The problem => Reproduce only the lines from the one containing "for name, piece" through the one containing "obj.matrix_parent_inverse = Matrix.Identity(4)", exactly as written and with both ends included.

Dataset records =>
────────

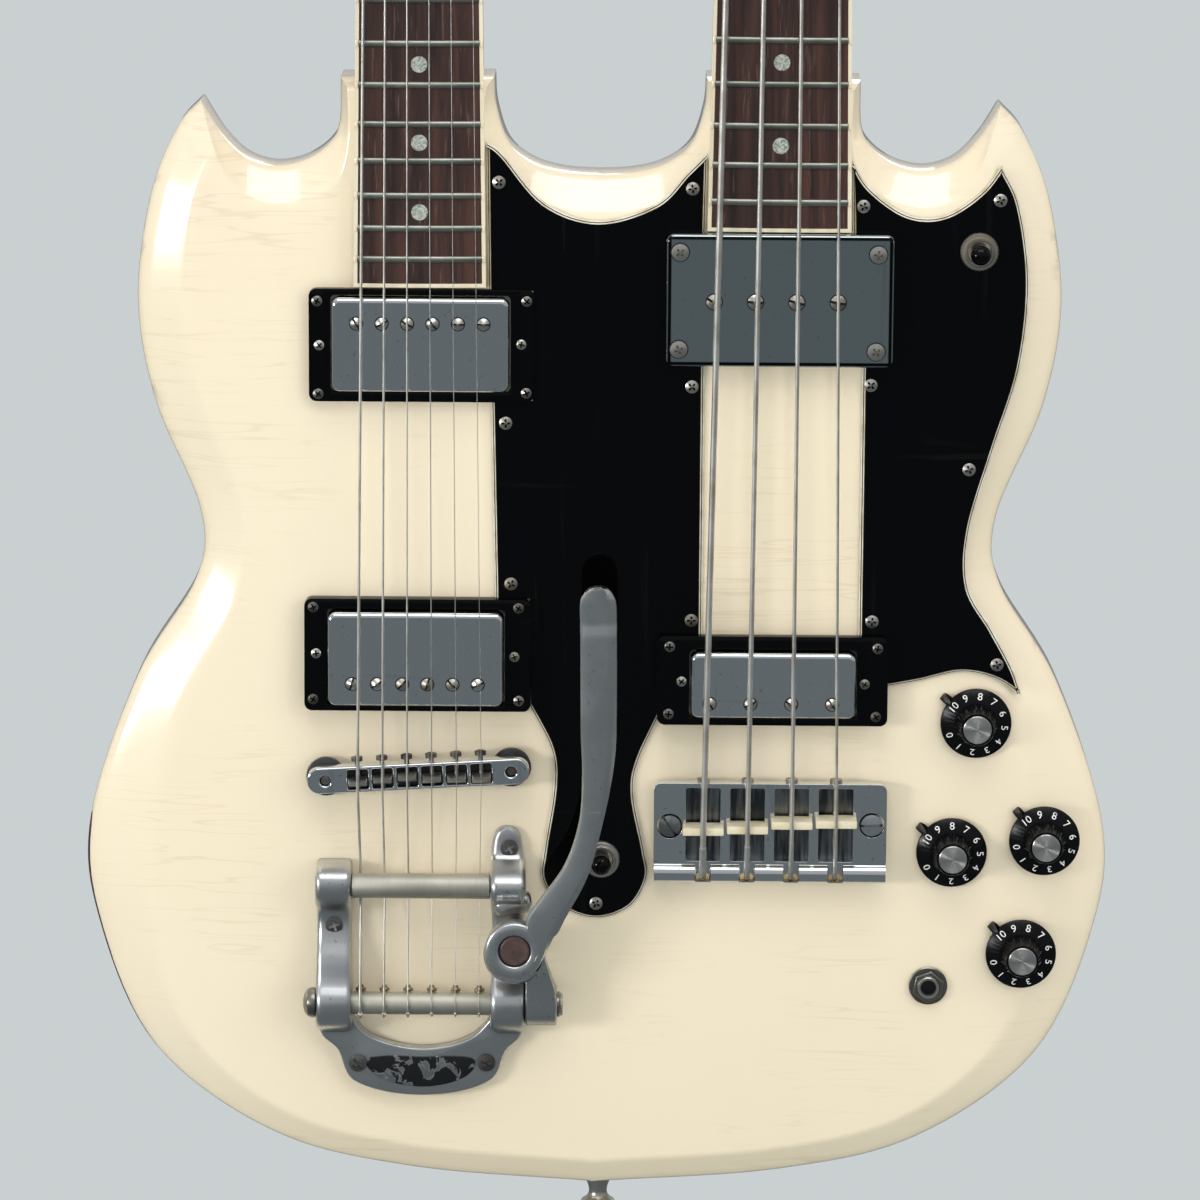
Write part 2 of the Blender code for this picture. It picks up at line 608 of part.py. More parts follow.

────────

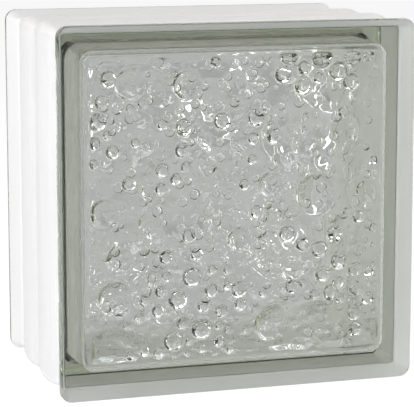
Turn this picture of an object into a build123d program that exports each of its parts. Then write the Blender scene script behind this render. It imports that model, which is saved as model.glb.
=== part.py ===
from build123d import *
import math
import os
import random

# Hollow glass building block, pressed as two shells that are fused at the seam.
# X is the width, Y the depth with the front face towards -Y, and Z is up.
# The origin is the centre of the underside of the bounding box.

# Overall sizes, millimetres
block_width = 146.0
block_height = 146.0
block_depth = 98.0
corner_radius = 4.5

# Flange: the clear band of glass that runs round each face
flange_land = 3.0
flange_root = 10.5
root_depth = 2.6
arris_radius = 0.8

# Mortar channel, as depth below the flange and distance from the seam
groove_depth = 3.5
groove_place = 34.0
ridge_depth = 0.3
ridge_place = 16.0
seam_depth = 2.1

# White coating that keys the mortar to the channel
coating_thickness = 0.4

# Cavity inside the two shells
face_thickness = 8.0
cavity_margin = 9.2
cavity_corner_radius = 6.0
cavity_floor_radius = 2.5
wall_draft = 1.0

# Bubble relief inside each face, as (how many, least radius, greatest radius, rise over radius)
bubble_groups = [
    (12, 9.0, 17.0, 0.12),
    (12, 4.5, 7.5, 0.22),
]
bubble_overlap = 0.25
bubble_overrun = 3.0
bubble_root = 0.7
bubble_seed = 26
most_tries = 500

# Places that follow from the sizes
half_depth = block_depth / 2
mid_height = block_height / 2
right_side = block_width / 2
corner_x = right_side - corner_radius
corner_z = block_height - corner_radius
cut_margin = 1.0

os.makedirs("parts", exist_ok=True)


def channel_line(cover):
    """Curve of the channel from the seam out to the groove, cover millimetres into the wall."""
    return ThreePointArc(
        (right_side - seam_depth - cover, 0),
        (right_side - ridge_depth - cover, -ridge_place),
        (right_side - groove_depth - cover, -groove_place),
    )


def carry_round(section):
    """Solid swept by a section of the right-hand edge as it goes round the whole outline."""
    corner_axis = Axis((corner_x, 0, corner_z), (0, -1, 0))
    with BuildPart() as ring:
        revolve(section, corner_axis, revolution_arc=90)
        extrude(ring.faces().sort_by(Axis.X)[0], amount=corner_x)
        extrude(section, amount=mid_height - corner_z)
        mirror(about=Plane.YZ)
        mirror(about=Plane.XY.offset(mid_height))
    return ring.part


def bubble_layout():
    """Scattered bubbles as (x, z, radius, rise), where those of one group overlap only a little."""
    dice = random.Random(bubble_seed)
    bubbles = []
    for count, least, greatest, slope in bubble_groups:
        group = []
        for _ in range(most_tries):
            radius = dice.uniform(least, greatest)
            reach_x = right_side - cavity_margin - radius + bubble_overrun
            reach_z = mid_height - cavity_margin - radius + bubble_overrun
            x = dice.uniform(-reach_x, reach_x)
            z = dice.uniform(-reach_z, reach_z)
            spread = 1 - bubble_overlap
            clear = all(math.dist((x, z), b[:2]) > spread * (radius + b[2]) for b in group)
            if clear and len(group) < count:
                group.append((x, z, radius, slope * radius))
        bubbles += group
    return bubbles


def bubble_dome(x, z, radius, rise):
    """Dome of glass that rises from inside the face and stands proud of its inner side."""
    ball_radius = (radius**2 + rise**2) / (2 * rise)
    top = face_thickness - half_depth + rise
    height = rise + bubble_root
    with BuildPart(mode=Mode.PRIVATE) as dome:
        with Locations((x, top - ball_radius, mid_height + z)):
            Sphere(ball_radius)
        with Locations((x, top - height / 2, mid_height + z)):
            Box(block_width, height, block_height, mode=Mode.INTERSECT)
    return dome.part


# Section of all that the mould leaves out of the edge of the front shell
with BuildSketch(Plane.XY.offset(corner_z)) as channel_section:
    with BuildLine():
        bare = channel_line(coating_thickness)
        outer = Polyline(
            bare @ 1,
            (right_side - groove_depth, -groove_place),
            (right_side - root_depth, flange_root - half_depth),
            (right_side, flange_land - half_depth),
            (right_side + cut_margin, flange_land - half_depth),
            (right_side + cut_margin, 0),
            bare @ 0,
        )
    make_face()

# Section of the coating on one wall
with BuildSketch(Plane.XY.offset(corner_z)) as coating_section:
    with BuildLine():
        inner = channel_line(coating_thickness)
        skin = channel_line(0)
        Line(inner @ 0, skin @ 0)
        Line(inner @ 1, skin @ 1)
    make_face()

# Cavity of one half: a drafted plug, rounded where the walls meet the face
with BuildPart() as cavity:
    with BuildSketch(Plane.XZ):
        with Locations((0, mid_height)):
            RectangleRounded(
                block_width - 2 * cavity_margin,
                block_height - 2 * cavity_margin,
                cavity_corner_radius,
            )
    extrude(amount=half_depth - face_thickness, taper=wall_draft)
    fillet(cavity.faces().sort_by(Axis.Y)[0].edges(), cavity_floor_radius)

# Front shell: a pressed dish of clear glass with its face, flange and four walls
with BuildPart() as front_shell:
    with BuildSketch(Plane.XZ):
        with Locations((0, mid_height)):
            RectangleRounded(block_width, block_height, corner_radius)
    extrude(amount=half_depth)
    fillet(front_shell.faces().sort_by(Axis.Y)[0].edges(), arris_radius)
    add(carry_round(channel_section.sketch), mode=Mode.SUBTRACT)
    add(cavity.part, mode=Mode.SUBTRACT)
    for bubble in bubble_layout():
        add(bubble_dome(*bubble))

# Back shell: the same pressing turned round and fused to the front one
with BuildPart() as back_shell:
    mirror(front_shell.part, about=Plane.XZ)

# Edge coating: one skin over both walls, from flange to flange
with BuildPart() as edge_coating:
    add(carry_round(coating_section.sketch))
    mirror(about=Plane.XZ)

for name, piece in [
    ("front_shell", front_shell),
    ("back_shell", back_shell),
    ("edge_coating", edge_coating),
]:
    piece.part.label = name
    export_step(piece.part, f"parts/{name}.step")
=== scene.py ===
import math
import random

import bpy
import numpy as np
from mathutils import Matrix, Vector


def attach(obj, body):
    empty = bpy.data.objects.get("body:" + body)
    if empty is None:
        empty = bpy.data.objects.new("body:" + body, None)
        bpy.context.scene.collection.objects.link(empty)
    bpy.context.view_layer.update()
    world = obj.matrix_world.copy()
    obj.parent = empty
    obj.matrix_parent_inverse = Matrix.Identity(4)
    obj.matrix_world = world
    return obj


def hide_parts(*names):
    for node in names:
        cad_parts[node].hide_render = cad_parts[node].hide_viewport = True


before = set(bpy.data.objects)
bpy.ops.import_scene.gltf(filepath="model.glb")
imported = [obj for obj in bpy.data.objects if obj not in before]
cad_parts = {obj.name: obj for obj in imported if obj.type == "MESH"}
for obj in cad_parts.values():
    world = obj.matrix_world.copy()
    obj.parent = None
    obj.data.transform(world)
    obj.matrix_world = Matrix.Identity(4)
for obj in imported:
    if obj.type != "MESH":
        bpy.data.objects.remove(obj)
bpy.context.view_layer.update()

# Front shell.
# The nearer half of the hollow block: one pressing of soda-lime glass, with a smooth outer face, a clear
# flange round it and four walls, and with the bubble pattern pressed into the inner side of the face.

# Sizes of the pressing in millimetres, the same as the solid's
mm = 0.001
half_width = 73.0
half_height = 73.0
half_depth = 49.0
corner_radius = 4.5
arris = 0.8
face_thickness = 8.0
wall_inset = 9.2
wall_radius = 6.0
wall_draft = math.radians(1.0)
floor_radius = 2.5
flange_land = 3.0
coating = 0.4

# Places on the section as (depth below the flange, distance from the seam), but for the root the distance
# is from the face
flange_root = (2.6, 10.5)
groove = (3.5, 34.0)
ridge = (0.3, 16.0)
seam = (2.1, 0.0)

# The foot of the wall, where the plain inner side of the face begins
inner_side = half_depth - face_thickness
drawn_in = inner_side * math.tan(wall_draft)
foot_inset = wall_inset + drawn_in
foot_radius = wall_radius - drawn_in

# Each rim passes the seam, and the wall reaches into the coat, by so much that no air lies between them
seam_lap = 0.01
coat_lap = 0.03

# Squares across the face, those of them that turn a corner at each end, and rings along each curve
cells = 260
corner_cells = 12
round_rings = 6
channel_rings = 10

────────

Finished answer =>
for name, piece in [
    ("front_shell", front_shell),
    ("back_shell", back_shell),
    ("edge_coating", edge_coating),
]:
    piece.part.label = name
    export_step(piece.part, f"parts/{name}.step")
=== scene.py ===
import math
import random

import bpy
import numpy as np
from mathutils import Matrix, Vector


def attach(obj, body):
    empty = bpy.data.objects.get("body:" + body)
    if empty is None:
        empty = bpy.data.objects.new("body:" + body, None)
        bpy.context.scene.collection.objects.link(empty)
    bpy.context.view_layer.update()
    world = obj.matrix_world.copy()
    obj.parent = empty
    obj.matrix_parent_inverse = Matrix.Identity(4)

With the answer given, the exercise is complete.